The Oracle was an old peasant woman that was somehow secretly selected from the village (no one knows how), and was one of the most prominent citizens of the area, and considering that she was a woman, that is really saying something. She was exempt from taxation, she received a salary, she had a place to stay, and she received front row tickets to every public event, usually reserved for dignitaries and royalty. Because she was considered to be married to Apollo, she was one with Apollo. There were actually three Oracles in the temple at any given time, just to make sure that there was a back up. The Oracle only gave prophecies during certain times of the year: only in the summer and only on the seventh day of the month. Scientists are now speculating how the Oracle would be able to give such accurate information, being as she was a simple woman who was in no way connected or perhaps didn’t even knew anything about the affairs of the world (I’m such a Concordia student). It is known that there were two fault lines that crossed right under the temple where the prophecies were given, and in the cracks, hydrocarbon gasses such as ethylene (which was used as an anesthetic during medieval times, but was later revealed as being extremely flammable so it was put out of commission in that use), methane, and ethane. These gasses would be collected over the course of the month as vapors in a sort of covered basin, and when the oracle was called on to make a prophecy, she would inhale these vapors, putting her in a type of trance like state, which may be some explanation for the ambiguity of the prophecy. Many times, these prophecies would play out as predicted, but whether that was fate or whether the person simply acted in a way that made the prediction inevitable is uncertain, in a way kind of like horoscopes. The last prophecy that an Oracle of Apollo made was to the emperor Theodosius who reigned after Constantine in 393 A. D. He was in charge for only two years, but he wanted pagan worship to again become the law of the land. The Oracle predicted that no one would continue to believe in the prophecies and never again have any kind of measured influence in the land.

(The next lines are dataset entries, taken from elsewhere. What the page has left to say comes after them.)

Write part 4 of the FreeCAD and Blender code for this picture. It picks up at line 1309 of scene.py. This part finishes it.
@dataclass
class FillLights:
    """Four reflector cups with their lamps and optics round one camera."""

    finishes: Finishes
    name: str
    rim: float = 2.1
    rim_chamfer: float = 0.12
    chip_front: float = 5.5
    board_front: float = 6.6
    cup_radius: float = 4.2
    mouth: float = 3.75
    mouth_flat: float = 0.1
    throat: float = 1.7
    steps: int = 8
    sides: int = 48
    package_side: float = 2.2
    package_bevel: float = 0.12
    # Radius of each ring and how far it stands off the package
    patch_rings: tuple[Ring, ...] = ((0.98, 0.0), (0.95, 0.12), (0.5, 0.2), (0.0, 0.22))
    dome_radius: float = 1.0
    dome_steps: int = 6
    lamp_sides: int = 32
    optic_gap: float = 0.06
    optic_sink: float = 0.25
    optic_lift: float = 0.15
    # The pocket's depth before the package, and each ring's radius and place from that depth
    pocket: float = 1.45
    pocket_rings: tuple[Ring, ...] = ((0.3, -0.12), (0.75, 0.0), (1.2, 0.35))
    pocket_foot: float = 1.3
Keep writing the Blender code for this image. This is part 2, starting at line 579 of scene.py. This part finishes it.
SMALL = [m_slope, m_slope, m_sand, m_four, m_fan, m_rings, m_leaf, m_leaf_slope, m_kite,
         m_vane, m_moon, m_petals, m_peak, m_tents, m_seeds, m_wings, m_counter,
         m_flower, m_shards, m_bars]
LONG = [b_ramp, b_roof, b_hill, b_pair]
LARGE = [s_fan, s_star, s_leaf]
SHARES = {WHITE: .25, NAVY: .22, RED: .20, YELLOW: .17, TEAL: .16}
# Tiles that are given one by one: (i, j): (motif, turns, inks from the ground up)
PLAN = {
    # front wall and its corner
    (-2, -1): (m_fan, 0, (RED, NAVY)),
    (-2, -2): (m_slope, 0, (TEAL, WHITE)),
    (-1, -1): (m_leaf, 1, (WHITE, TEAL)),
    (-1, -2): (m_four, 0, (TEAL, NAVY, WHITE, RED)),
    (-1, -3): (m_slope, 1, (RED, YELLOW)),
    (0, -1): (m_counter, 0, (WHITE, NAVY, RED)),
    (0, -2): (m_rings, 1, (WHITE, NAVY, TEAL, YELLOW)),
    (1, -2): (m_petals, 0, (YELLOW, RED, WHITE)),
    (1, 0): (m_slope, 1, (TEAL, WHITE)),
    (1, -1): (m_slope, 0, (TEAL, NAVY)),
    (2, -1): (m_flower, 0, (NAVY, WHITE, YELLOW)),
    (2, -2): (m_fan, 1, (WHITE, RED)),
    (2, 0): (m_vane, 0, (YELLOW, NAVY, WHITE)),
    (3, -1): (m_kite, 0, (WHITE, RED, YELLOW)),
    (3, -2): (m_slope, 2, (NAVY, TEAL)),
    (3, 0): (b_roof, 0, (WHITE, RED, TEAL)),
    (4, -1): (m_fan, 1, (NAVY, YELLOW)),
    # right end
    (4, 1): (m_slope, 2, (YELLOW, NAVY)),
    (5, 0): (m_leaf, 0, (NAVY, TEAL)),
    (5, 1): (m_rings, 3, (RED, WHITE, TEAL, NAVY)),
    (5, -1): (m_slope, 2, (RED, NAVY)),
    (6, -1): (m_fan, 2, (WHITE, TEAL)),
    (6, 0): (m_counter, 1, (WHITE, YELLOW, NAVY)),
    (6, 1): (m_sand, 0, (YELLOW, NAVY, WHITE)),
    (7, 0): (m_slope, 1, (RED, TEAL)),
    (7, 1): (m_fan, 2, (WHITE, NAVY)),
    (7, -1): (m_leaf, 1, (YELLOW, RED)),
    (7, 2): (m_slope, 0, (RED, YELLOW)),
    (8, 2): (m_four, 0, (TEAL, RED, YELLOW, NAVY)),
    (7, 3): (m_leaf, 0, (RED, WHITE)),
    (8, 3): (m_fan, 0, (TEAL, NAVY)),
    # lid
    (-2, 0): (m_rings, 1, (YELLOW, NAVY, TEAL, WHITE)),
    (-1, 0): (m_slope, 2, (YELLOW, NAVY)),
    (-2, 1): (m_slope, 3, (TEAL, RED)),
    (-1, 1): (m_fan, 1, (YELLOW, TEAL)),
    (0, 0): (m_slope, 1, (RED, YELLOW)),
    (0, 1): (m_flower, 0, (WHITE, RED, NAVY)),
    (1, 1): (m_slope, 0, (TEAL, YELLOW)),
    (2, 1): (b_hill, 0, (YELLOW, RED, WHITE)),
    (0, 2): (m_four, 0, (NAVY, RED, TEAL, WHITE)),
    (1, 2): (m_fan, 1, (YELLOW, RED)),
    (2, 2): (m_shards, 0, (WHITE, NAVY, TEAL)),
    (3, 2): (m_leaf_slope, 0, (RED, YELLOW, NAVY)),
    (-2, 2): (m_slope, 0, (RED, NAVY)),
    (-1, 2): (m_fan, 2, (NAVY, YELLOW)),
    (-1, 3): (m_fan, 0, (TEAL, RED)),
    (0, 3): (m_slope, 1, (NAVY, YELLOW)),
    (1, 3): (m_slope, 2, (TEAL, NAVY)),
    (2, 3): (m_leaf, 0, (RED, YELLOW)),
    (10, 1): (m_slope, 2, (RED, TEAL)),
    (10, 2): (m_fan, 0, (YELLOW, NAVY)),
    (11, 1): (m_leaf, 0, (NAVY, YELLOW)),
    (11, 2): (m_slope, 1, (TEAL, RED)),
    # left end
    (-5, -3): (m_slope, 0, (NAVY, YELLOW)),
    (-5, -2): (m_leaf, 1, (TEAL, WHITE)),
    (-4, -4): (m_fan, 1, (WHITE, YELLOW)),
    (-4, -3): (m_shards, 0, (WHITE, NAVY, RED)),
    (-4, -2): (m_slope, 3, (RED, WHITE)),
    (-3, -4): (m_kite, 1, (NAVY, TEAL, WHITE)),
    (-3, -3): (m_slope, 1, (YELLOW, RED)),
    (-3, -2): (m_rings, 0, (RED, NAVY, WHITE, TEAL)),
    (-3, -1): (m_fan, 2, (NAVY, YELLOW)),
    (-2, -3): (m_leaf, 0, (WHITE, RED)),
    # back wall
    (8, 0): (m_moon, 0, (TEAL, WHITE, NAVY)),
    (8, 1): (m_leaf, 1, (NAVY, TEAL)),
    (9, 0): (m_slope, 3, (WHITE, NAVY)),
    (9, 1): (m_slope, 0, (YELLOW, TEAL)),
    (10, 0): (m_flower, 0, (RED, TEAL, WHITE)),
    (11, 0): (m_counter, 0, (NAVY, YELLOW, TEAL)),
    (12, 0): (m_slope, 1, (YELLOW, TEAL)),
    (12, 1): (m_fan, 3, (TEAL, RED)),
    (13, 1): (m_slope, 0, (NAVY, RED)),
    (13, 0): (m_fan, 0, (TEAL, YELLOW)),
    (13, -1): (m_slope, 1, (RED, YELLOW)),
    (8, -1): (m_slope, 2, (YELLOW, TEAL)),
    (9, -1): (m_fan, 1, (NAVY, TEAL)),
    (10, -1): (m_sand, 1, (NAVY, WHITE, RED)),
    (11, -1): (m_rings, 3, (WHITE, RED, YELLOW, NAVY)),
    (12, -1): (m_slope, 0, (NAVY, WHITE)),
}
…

We also went to the temple of Athena in Delphi, which was also really neat. Many of the buildings had been knocked down and destroyed by earthquakes, only needing to be rebuilt again. Now, there are computer programs that archeologists use for aid in reconstructing buildings from the stones around the foundation of buildings. They scan all of the rocks in, and then the computer can determine if any of the rocks can fit together. It is kind of like a really elaborate and somewhat damaged 3D jigsaw puzzle where no one is quite sure what the end result will look like.

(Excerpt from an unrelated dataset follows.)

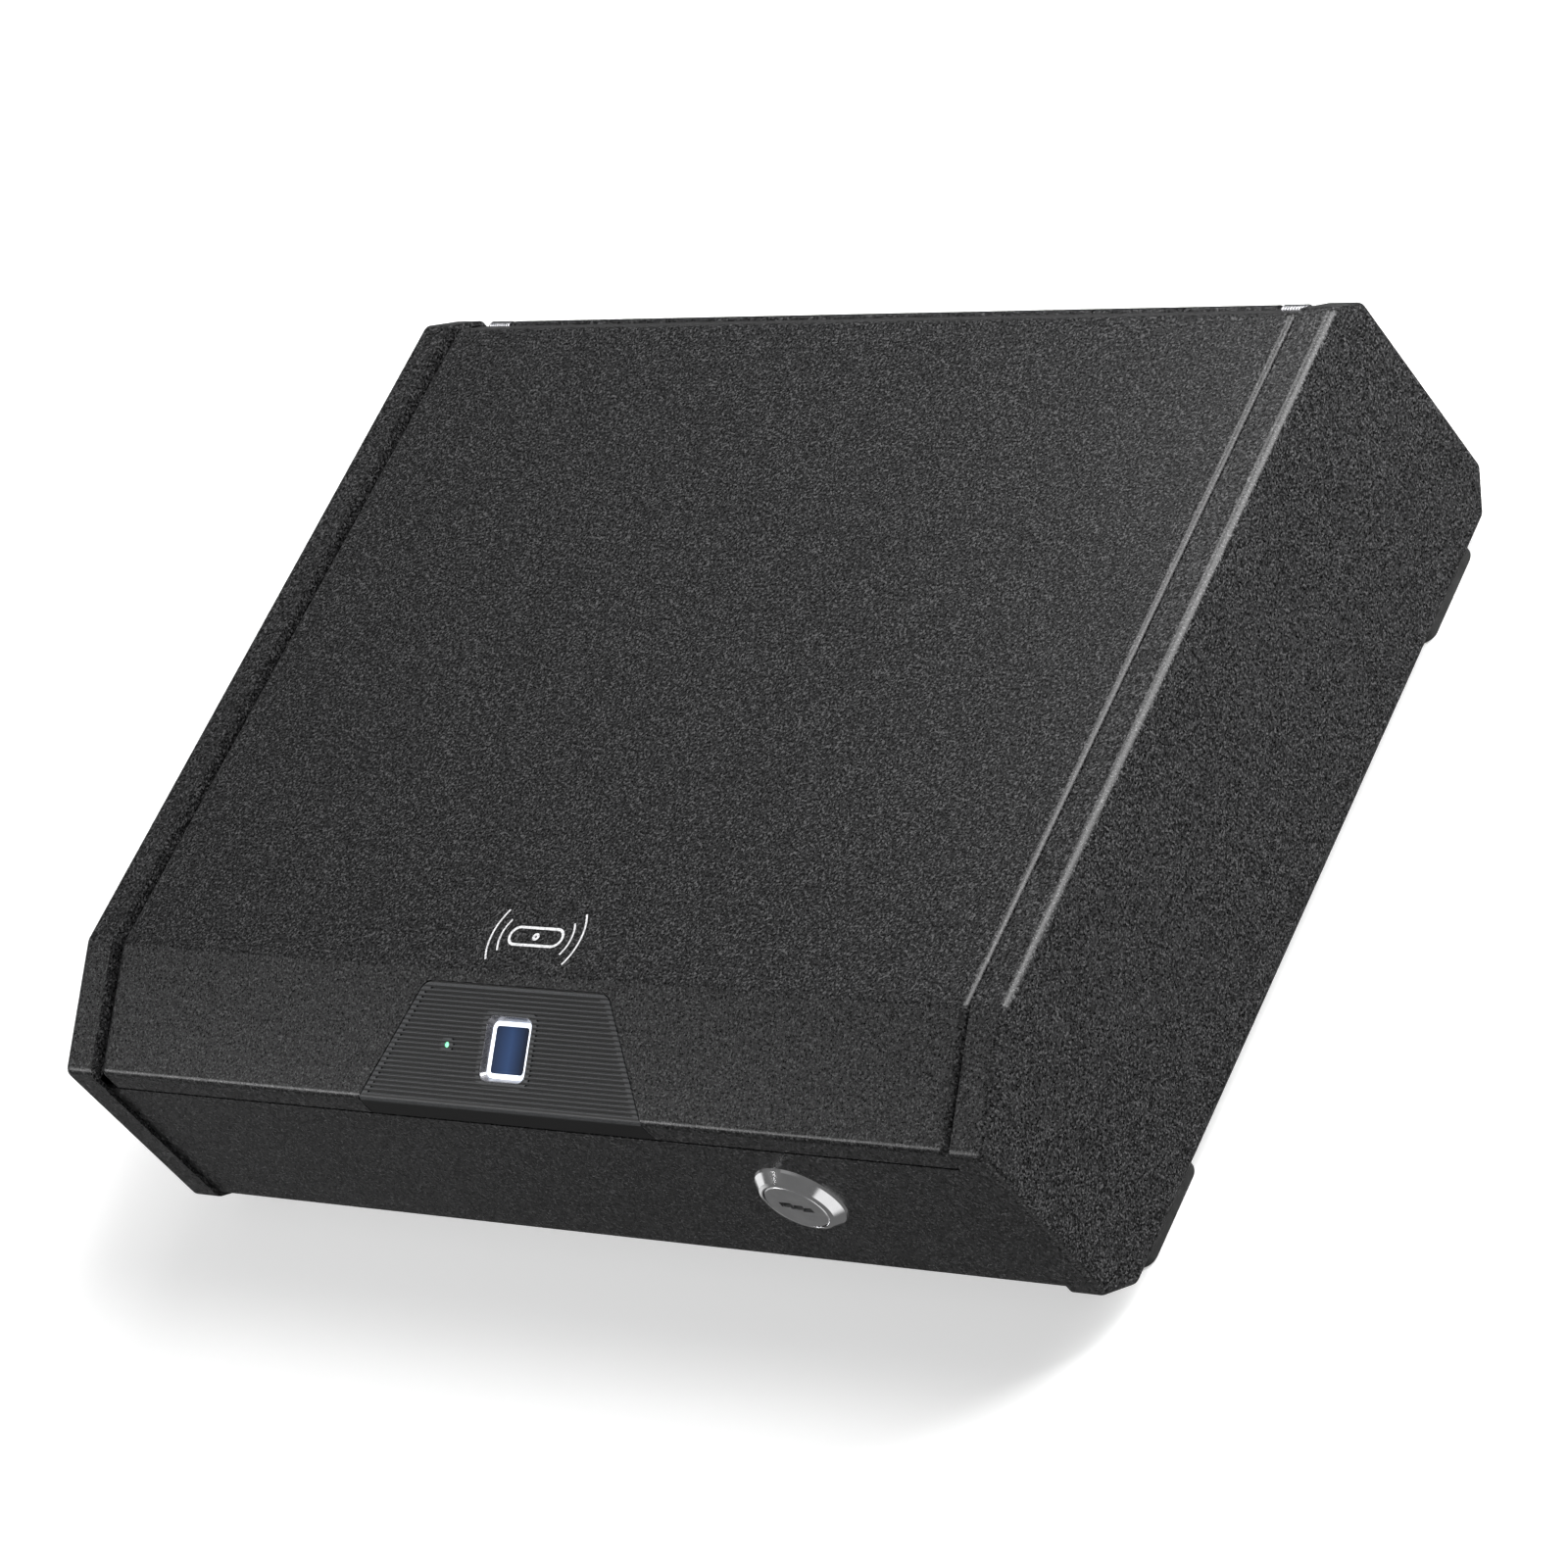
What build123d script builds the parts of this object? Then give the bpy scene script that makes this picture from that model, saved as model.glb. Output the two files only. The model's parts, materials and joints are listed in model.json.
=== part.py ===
from build123d import *
import os
from math import acos, cos, hypot, pi, radians, sin, sqrt, tan

# Slant-front steel gun safe, in millimetres.
# Everything is drawn in case axes: X to the right, Y back from the front face, Z up from the
# underside of the case.  PLACE then moves each piece so that the row's origin is under the middle.

# ---------------------------------------------------------------- driving dimensions
WIDTH = 300.0            # over the two side caps
DEPTH = 240.0            # front face to rear face
HEIGHT = 80.0            # case height, without the feet
SHEET = 1.2              # steel thickness
BEVEL = 8.8              # 45 degree corners at rear top, rear bottom and front bottom
NOSE_Z = 65.5            # height of the sharp front edge
ROOF_START = 31.2        # the flat roof starts this far behind the front face
FOOT_H = 5.0             # rubber feet, below the case

# side caps
CAP_FLANGE = 10.0        # width of the rim that wraps round the case
CAP_CORNER_R = 2.5
BEND_R = 2.0
CAP_RETURN = 7.0         # depth of the strip behind the lid gap

# lid
LID_GAP = 2.0            # between the lid's edge and the cap's rim
LID_X = WIDTH / 2 - CAP_FLANGE - LID_GAP
LID_EDGE_Z = 58.5        # lower edge of the lid's front lip
LID_SIDE_DEPTH = 9.0
WALL_TOP_Z = 57.8        # top of the body's front wall
RIM_TOP_Z = 62.5         # pry guard behind the lip
RIM_X = 135.3
RIM_Y = 3.8

# hinge
HINGE_Y = 237.2
HINGE_Z = 70.6
KNUCKLE_R = 2.2
HINGE_PIN_R = 1.1
HINGE_LENGTH = 252.0
KNUCKLES = 9
HINGE_CLEAR = 2.7        # sheet edges stay this far from the axis
LEAF_TALL = 17.0
LEAF_LID = 9.3
SPRING_LENGTH = 8.0
SPRING_R = 1.9
WIRE_R = 0.4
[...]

After that and a ham and cheese pie, I went back to the hotel, which reminds me of a lodge with wood ceilings and doorways, and basically just hung out on the balcony/veranda all afternoon. It was kind of chilly, but the view is so worth it. I watched the sun change the landscape for about 4 hours, listening to the most relaxing music that I have. It is just breathtaking how gorgeous this place is, and I hope that the people living here don’t take it for granted.
The Oracle was an old peasant woman that was somehow secretly selected from the village (no one knows how), and was one of the most prominent citizens of the area, and considering that she was a woman, that is really saying something. She was exempt from taxation, she received a salary, she had a place to stay, and she received front row tickets to every public event, usually reserved for dignitaries and royalty. Because she was considered to be married to Apollo, she was one with Apollo. There were actually three Oracles in the temple at any given time, just to make sure that there was a back up. The Oracle only gave prophecies during certain times of the year: only in the summer and only on the seventh day of the month. Scientists are now speculating how the Oracle would be able to give such accurate information, being as she was a simple woman who was in no way connected or perhaps didn’t even knew anything about the affairs of the world (I’m such a Concordia student). It is known that there were two fault lines that crossed right under the temple where the prophecies were given, and in the cracks, hydrocarbon gasses such as ethylene (which was used as an anesthetic during medieval times, but was later revealed as being extremely flammable so it was put out of commission in that use), methane, and ethane. These gasses would be collected over the course of the month as vapors in a sort of covered basin, and when the oracle was called on to make a prophecy, she would inhale these vapors, putting her in a type of trance like state, which may be some explanation for the ambiguity of the prophecy. Many times, these prophecies would play out as predicted, but whether that was fate or whether the person simply acted in a way that made the prediction inevitable is uncertain, in a way kind of like horoscopes. The last prophecy that an Oracle of Apollo made was to the emperor Theodosius who reigned after Constantine in 393 A. D. He was in charge for only two years, but he wanted pagan worship to again become the law of the land. The Oracle predicted that no one would continue to believe in the prophecies and never again have any kind of measured influence in the land.
We also went to the temple of Athena in Delphi, which was also really neat. Many of the buildings had been knocked down and destroyed by earthquakes, only needing to be rebuilt again. Now, there are computer programs that archeologists use for aid in reconstructing buildings from the stones around the foundation of buildings. They scan all of the rocks in, and then the computer can determine if any of the rocks can fit together. It is kind of like a really elaborate and somewhat damaged 3D jigsaw puzzle where no one is quite sure what the end result will look like.
After that and a ham and cheese pie, I went back to the hotel, which reminds me of a lodge with wood ceilings and doorways, and basically just hung out on the balcony/veranda all afternoon. It was kind of chilly, but the view is so worth it. I watched the sun change the landscape for about 4 hours, listening to the most relaxing music that I have. It is just breathtaking how gorgeous this place is, and I hope that the people living here don’t take it for granted.